- Illustration of the story in Science Fiction Quarterly
- Country: United States
- Language: English
- Genre: Science fiction

Publication
- Published in: Science Fiction Quarterly
- Publisher: Columbia Publications, Inc.
- Media type: Print (Magazine)
- Publication date: February 1952

= The Saxon Pretender =

"The Saxon Pretender" is a science fiction short story by L. Sprague de Camp. It was first published under the title "Rogue Princess" in the magazine Science Fiction Quarterly for February, 1952. It first appeared in book form under the author's preferred title of "The Saxon Pretender" in the collection Sprague de Camp's New Anthology of Science Fiction (Hamilton, 1953).

==Plot summary==
In a future in which monarchy has made a comeback (even the United States has an elective king), Hollywood actor Claude Godwin has become bored with his career. Wandering along the California coast with a friend, he encounters a nude woman who has fallen asleep sunbathing on a secluded beach, On a whim, the two play a practical joke, photographing an equally nude Claude beside her with her own camera. When she wakes and has her pictures developed, they figure she will be in for a rude surprise.

The joke proves to be on Claude when some time later he is kidnapped to Greenland. The sleeping woman, it transpires, is that nation's Crown Princess Karen, in California incognito while attending college. As she sent her film home to be developed, Claude's private joke has blown up into a major scandal, and the straitlaced Greenlanders are not amused. By order of the dictatorial prime minister Anker Gram, he is to wed the recalled Princess Karen forthwith! Moreover, Claude finds himself a pawn in a scheme by Gram to bring about a union of Greenland with Great Britain. By means of a newly invented device that can peer into the past, it has been determined that Claude is the legitimate descendant and heir of Harold Godwinson, the last Saxon king of England, who had been overthrown by William the Conqueror at the Battle of Hastings in 1066. He thus has a claim to the British throne antedating that of all subsequent holders.
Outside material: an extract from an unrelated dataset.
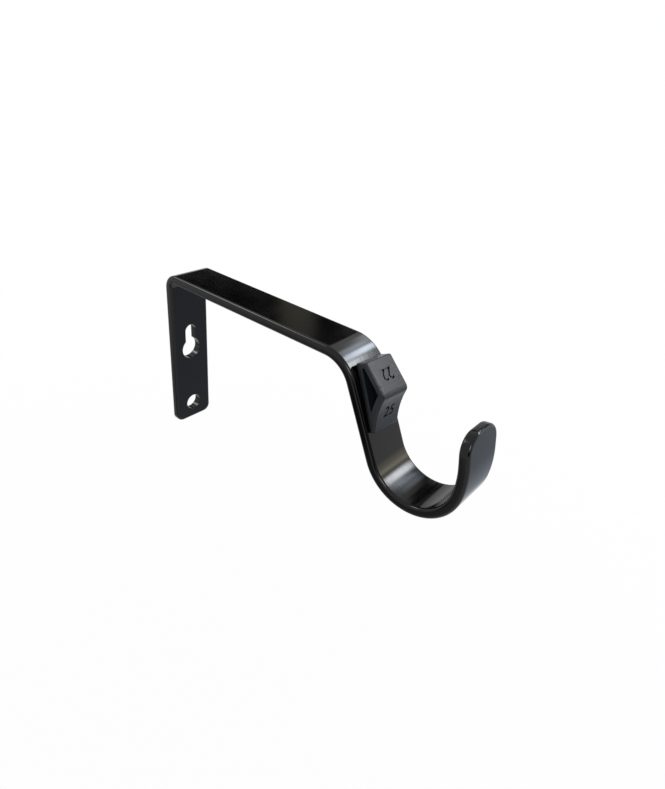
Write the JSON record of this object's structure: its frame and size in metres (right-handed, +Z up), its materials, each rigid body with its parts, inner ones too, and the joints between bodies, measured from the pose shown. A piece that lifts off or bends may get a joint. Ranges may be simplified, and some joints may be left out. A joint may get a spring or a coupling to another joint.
{
  "type": "curtain pole bracket",
  "caption": "Black wall bracket for a curtain pole: a flat bar bent into a screw plate, a level arm and an open hook, with a moulded wedge that steadies the pole.",
  "frame": {"origin": "on the wall, at the middle of the bar's width, in the solid land between the keyhole and the lower screw hole", "axes": "+Z up, +X out of the wall along the arm towards the hook, Y across the bar and along the pole"},
  "size_m": [0.1275, 0.0162, 0.063],
  "materials": {
    "bar_coat": "semi-gloss black powder coat",
    "adaptor_plastic": "fine matt moulded surface"
  },
  "bodies": {
    "root": {"bracket_bar": "bar_coat", "pole_adaptor": "adaptor_plastic"}
  },
  "joints": []
}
Claude quickly discovers himself enmeshed in a tangled web of conspiracies involving Gram's power-play, with various parties seeking to contact and enlist him to their sides be means of recorded message capsules smuggled to him inside gumdrops. Some of them have more malevolent intentions; there is one attempt to murder him with a poisoned gumdrop (it sickens one of his police guards instead), and another to have him destroy the temporal viewer with an explosive candy bar (suspicious on account of the assassination attempt, he throws it into the sea instead). As events progress, he finds himself allied with Princess Karen to forestall their forced marriage, Greenland's King Edvard III, who hopes Claude can help him exchange his throne for a movie career, and Viggo and Karl Bruun, inventors of the temporal viewer, who want their device used for historical research rather than political machinations. In opposition are Werner von Wittelsbach, the Jacobite pretender to the British throne who is living in exile in Greenland, and Thor Thomsen, a corrupt businessman backing Gram who fears the Bruuns' machine will expose his criminal dealings. But as long as Claude remains captive to Gram, the prime minister holds all the cards.

Things come to a head at the betrothal dinner held for Claude and Karen, at which everyone gets plastered. In the aftermath, Wittelsbach takes advantage of the drunkenness of Claude's guard to challenge the captive actor to a sword duel. The guard is injured trying to intervene, which lets Claude get the upper hand. With the others unconscious, he gets himself free of his restraining device, links up with the royals and the Bruuns, and with them commandeer a helicopter in which to make a break for Canada with the temporal viewer. Thomsen and Wittelsbach soon follow in a plane and force them down in Labrador. The villains smash the machine and prepare to murder Claude and the Bruuns, but the tables are turned when King Edvard manages to shoot Wittelsbach and get the drop on Thomsen.

Later, back in California, ex-King Edvard is happy at having landed a bit part in a movie thanks to Claude's influence, the Bruuns are restoring their machine, and Claude and Karen, their former aversion to being forced to wed notwithstanding, are dating. Claude has also learned that he is not after all the last heir of Harold Godwinson and the Saxon claim to the British throne; while the temporal viewer is real, that bit of data had been faked by Gram.

==Setting==
Through information revealed in the course of the story, the author builds up an elaborate and detailed future. Not only has it seen a general rebirth of monarchy, but an engineered global warming in which Greenland's icecap has been purposely melted, allowing it to become a modernized and populous nation. De Camp presents various fictional advances in technology as commonplace while failing to foresee other real-world changes taking place after the story was written (like digital photography), resulting in a world present-day readers may find at once both futuristic and old-fashioned. In one mis-prediction, de Camp projects California becoming the most populous state in the US in 1990, a status it actually achieved in 1962.

==Reception==
Anthony Boucher characterized the story along with the others collected in Sprague de Camp's New Anthology of Science Fiction as "a drab assemblage of unfunny humor and (what is even less forgivable) unsexy sex."